Одновременно с политикой запугивания кальвинистов, баптистов и других протестантских критиков церкви проводилась политика относительно терпимого отношения к римокатоликам. В своем брачном договоре король обещал отменить наиболее репрессивные законы против них. Парламент заставил его отказаться от этого обещания, но король все же нашел выход из положения уже после 1630 г. Он не отменил законы, но наделил своих подданных-католиков отдельными правами при помощи патента, охранного документа, за который только нужно было уплатить известную сумму денег.
Другими словами, законы устаревали. Францисканцы, якобы тайно, вернулись, но об этом знали все. Была восстановлена их английская провинция. Архиепископ Лод проявил интерес к предложению францисканцев о примирении католической и англиканской церквей. Мэри Уорд, основательница нового монашеского ордена в Германии – Englische Fraulein («Английская мисс»), вернулась на родину с небольшой группой монахинь и организовала для них временное пристанище в Йоркшире.
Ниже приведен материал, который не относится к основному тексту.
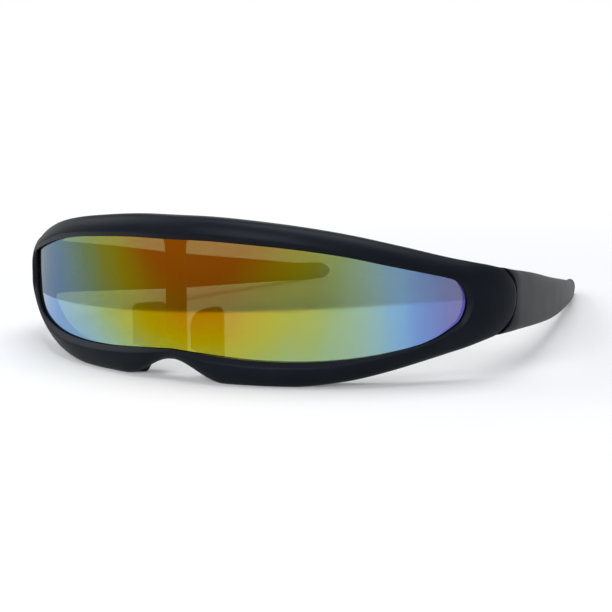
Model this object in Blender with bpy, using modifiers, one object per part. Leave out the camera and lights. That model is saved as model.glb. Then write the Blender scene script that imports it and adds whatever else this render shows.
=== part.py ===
"""Shield sunglasses: a full-rim wrap front, one mirrored lens, two nose pads and two folding arms.

Units are metres and +Z is up. The front faces -Y, +X is the wearer's left, and the origin is on the
table, under the middle of the glasses. Every piece is drawn in the front's own frame, where the lens
stands upright over a plan curve, and is then leaned back as the glasses lean when they rest on the two
lobes of the front and on the tips of the arms.
"""

from math import atan2, cos, pi, radians, sin, sqrt

import bmesh
import bpy
from mathutils import Matrix, Vector

MM = 0.001

# Plan curve, followed by the lens's outer face, round the corner and along the arm
LENS_RADIUS = 94.2 * MM
LENS_HALF_ARC = 75.2 * MM
CORNER_RADIUS = 20.7 * MM
ARM_START_HEADING = radians(98.0)
ARM_BOW = radians(12.0)
ARM_LENGTH = 113.0 * MM

# Lens window: the rim below it, how far it drops and rises from its tips, and the rim above it
LOWER_RIM = 6.6 * MM
LENS_DROP = 14.4 * MM
LENS_RISE = 14.2 * MM
UPPER_RIM = 5.7 * MM

# Lens and the groove that holds it
LENS_THICKNESS = 1.6 * MM
LENS_SEAT = 1.0 * MM
CLEARANCE = 0.3 * MM

# Rim
FRONT_PROUD = 2.1 * MM
LIP_PROUD = 0.85 * MM
RIM_BACK = 5.6 * MM
REAR_LIP = 1.2 * MM
REAR_FLARE = 1.6 * MM
RIM_CROWN_HEIGHT = 4.6 * MM
CORNER_CROWN_HEIGHT = 10.0 * MM
RIM_CROWN_DEPTH = 3.6 * MM
CORNER_CROWN_DEPTH = 5.2 * MM
RIM_REAR_ROUND = 1.6 * MM

# Nose notch
NOTCH_RISE = 5.1 * MM
NOTCH_HALF_WIDTH = 15.6 * MM
NOTCH_REAR_RISE = 4.4 * MM
NOTCH_REAR_FLAT = 8.5 * MM
NOTCH_REAR_HALF_WIDTH = 12.0 * MM

# Endpiece and the seam where the arm meets it
ENDPIECE_PROUD = 1.5 * MM
ENDPIECE_BACK = 3.4 * MM
ENDPIECE_CROWN_DEPTH = 2.6 * MM
SEAM_CREST = 15.1 * MM
SEAM_SAG = 4.2 * MM
SEAM_HALF_HEIGHT = 8.0 * MM
SEAM_GAP = 0.6 * MM
SEAM_STEP = 0.45 * MM

# Arm, its front end measured up and down from the hinge's middle
ARM_FRONT_RISE = 6.6 * MM
ARM_FRONT_DROP = 9.2 * MM
ARM_TIP_TOP = 12.0 * MM
ARM_TIP_BOTTOM = 6.4 * MM
ARM_INNER_FRONT = 3.0 * MM
ARM_INNER_TIP = 1.7 * MM
ARM_TIP_ROUND = 5.0 * MM
ARM_EDGE_ROUND = 2.2 * MM

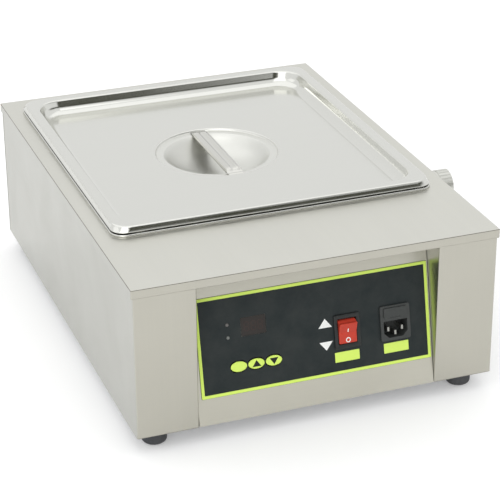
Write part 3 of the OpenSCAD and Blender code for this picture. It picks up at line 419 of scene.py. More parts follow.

Католиков в некоторых областях страны было довольно значительное количество, и они были в состоянии предоставить помощь и защиту своим священникам. В Лондоне основная часть респектабельных горожан исповедовала протестантство, и священники оказывали попечение бедным, отверженным, попавшим в беду. Некоторые священники сидели под арестом или находились в тюрьме в ожидании суда, но днем их отпускали под поручительство, чтобы они могли выполнять свои священнические обязанности. Их дальнейшая судьба зависела от милости короля.